At the end of World War II, my father was hired to test experimental aircraft without a fuselage, only wing and engine. Northrup Aviation and the Air Force were working toward making a four-engine wing, seeking to improve stability, increase speed and capacity to carry heavy loads.

Dad would flight test some early attempts constructed of plywood, leading up to the YB-35 and YB-49, the Flying Wing. These tests and many more attempts eventually yielded results that led to the Air Force B-2 Stealth Bomber decades later.

Credit below

The test program for which my father was hired was at Muroc Air Force Base in California. Northrup had built four plywood two-engine wings designated N-9MB. After completing the flight testing, these early prototypes were damaged and discarded.

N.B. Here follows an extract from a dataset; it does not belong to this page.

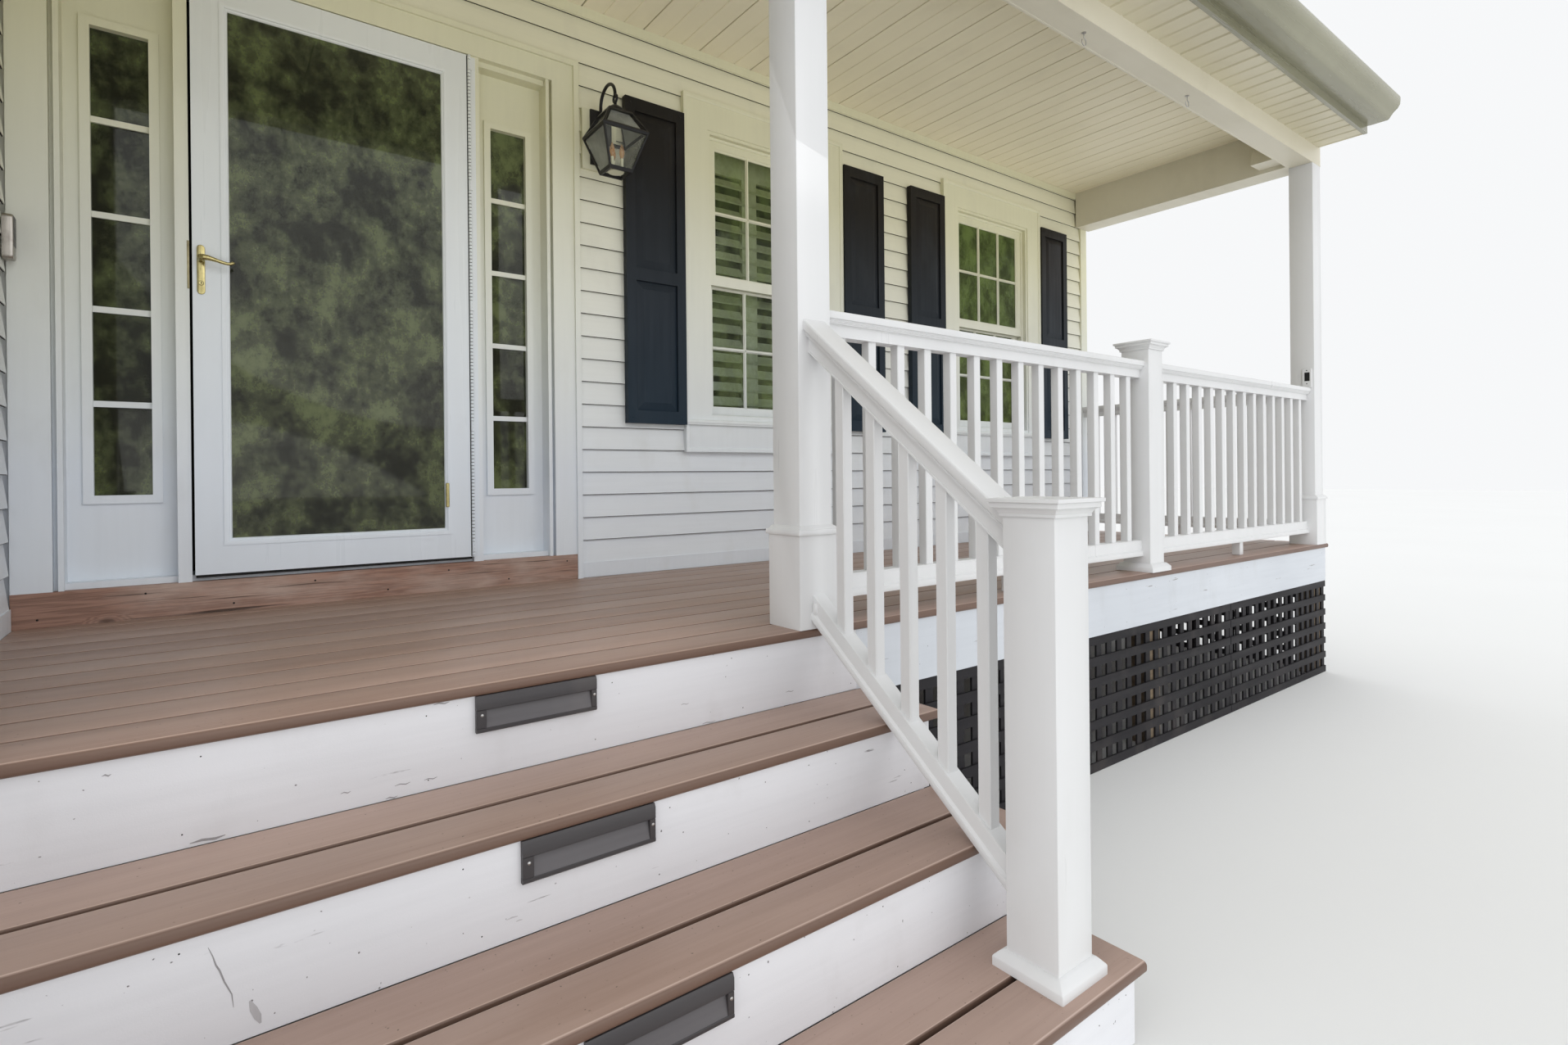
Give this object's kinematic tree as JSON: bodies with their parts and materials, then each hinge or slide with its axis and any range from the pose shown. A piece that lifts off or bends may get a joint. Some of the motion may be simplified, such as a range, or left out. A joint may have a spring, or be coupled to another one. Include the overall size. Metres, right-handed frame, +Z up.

Before the testing began on the YB-49, Dad accepted a job as a test pilot at MIT Lincoln Labs. He left the Northrup project to engage in their advanced aviation technologies for national security.

History shows that Northrup continued to work on the flying wing concept with the YB-35, and then the YB-49, commonly known as the Flying Wing. Flight testing was done by two Air Force pilots, Major Daniel Hugh Forbes and Captain Glen Walter Edwards, a pilot who was also a good friend of my father’s and someone with whom he had flown.

Edwards and Forbes flew the YB-49 many times, trying to work out problems with stability. The final test mission resulted in a fatal crash, and sadly all the crew of five were killed.

Dad would have been flying that day with Captain Edwards if he had stayed.

Often I heard my father tell this tale and end it by saying, “I sure am glad I don’t have an Air Force base named after me.”

Both Major Forbes and Captain Edwards eventually had Air Force bases named after them in honor of their part in the bomber jet of the future, the Stealth Bomber. Edwards Air Force Base replaced the name of Muroc Air Force Base where they had done the testing. Forbes Air Force Base is in Topeka, Kansas.

I am hereby putting my father, Captain Carl O. Bostrom, into the history that he was fortunate to have escaped.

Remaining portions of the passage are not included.